[Task prompt]
Extract, word for word, every line from the one containing "tongue pulls against." through the one containing "if empty is", with both end lines kept.

[Source data]
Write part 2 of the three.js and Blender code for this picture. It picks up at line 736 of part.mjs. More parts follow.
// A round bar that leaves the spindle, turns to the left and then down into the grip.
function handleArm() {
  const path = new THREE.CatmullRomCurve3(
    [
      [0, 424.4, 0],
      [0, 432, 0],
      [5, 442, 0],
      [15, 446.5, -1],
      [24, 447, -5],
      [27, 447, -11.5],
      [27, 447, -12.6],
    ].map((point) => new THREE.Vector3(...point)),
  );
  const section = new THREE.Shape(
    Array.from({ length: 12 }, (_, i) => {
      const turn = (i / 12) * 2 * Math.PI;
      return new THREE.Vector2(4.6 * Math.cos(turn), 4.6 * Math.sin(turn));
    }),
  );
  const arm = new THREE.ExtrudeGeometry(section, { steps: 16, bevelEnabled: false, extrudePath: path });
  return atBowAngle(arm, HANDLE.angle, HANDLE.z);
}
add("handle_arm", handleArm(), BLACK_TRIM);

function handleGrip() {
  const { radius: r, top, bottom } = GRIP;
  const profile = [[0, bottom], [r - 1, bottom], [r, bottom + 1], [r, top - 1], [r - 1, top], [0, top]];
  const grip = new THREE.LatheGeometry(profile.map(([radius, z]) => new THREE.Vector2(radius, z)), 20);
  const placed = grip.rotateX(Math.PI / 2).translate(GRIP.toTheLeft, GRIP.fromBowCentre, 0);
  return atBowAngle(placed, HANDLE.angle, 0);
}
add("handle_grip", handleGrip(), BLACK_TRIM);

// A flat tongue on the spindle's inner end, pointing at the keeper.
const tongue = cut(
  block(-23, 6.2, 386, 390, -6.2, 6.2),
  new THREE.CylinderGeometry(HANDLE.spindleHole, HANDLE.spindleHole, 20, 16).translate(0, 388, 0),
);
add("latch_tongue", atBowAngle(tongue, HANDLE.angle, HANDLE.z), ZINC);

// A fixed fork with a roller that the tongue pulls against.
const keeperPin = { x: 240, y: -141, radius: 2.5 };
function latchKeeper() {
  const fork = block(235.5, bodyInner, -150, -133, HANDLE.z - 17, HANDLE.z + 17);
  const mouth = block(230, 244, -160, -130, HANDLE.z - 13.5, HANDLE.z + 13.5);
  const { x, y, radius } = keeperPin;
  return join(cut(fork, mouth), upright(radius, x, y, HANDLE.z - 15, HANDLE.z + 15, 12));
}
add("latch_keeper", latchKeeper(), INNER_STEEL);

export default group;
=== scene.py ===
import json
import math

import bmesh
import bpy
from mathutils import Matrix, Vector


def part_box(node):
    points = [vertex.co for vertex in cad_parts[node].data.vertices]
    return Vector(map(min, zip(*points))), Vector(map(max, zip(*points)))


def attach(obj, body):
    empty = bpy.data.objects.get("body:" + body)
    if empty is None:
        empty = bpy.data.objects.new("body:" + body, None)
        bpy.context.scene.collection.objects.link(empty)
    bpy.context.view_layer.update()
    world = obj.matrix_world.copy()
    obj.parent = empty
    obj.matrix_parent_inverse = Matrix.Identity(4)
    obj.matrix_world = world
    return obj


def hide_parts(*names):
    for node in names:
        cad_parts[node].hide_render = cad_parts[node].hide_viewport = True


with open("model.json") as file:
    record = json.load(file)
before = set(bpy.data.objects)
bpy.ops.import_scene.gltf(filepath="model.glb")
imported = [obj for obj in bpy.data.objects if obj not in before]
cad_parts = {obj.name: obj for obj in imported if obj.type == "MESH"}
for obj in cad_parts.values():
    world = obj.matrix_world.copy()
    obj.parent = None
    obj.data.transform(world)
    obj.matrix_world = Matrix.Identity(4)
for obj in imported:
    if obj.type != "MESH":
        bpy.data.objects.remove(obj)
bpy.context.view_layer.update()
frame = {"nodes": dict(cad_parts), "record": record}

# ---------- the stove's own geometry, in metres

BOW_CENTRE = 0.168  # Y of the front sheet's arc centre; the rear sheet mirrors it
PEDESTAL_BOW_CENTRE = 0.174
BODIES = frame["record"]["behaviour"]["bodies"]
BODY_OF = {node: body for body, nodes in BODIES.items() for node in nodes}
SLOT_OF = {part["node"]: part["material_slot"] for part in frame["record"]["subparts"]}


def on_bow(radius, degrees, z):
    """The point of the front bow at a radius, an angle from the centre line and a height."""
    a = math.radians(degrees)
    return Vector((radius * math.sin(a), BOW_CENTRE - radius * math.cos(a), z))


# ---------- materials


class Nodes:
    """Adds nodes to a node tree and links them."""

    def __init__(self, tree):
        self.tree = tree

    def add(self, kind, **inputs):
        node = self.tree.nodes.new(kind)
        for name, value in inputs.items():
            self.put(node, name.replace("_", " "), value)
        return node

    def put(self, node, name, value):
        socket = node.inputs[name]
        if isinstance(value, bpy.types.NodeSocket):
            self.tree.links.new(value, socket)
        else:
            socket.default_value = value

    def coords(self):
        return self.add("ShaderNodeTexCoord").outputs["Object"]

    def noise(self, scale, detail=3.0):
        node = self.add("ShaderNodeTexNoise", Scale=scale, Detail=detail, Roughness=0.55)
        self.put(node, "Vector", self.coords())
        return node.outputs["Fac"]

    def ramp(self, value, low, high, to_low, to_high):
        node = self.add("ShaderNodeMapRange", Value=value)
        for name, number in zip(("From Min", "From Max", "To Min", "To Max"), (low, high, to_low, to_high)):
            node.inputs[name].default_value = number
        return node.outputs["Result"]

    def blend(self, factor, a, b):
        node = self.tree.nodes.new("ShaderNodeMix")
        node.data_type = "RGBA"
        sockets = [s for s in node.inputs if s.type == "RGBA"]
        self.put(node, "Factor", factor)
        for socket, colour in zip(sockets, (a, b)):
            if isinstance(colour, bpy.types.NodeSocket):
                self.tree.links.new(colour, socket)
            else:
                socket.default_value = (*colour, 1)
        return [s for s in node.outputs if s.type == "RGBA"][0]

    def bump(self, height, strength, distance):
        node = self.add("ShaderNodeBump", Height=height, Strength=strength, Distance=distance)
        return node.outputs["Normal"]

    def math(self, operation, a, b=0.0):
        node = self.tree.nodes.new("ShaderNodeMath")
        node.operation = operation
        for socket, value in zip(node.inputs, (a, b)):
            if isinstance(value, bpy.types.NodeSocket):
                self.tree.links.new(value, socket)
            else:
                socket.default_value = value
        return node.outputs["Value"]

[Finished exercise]
// A fixed fork with a roller that the tongue pulls against.
const keeperPin = { x: 240, y: -141, radius: 2.5 };
function latchKeeper() {
  const fork = block(235.5, bodyInner, -150, -133, HANDLE.z - 17, HANDLE.z + 17);
  const mouth = block(230, 244, -160, -130, HANDLE.z - 13.5, HANDLE.z + 13.5);
  const { x, y, radius } = keeperPin;
  return join(cut(fork, mouth), upright(radius, x, y, HANDLE.z - 15, HANDLE.z + 15, 12));
}
add("latch_keeper", latchKeeper(), INNER_STEEL);

export default group;
=== scene.py ===
import json
import math

import bmesh
import bpy
from mathutils import Matrix, Vector


def part_box(node):
    points = [vertex.co for vertex in cad_parts[node].data.vertices]
    return Vector(map(min, zip(*points))), Vector(map(max, zip(*points)))


def attach(obj, body):
    empty = bpy.data.objects.get("body:" + body)
    if empty is None:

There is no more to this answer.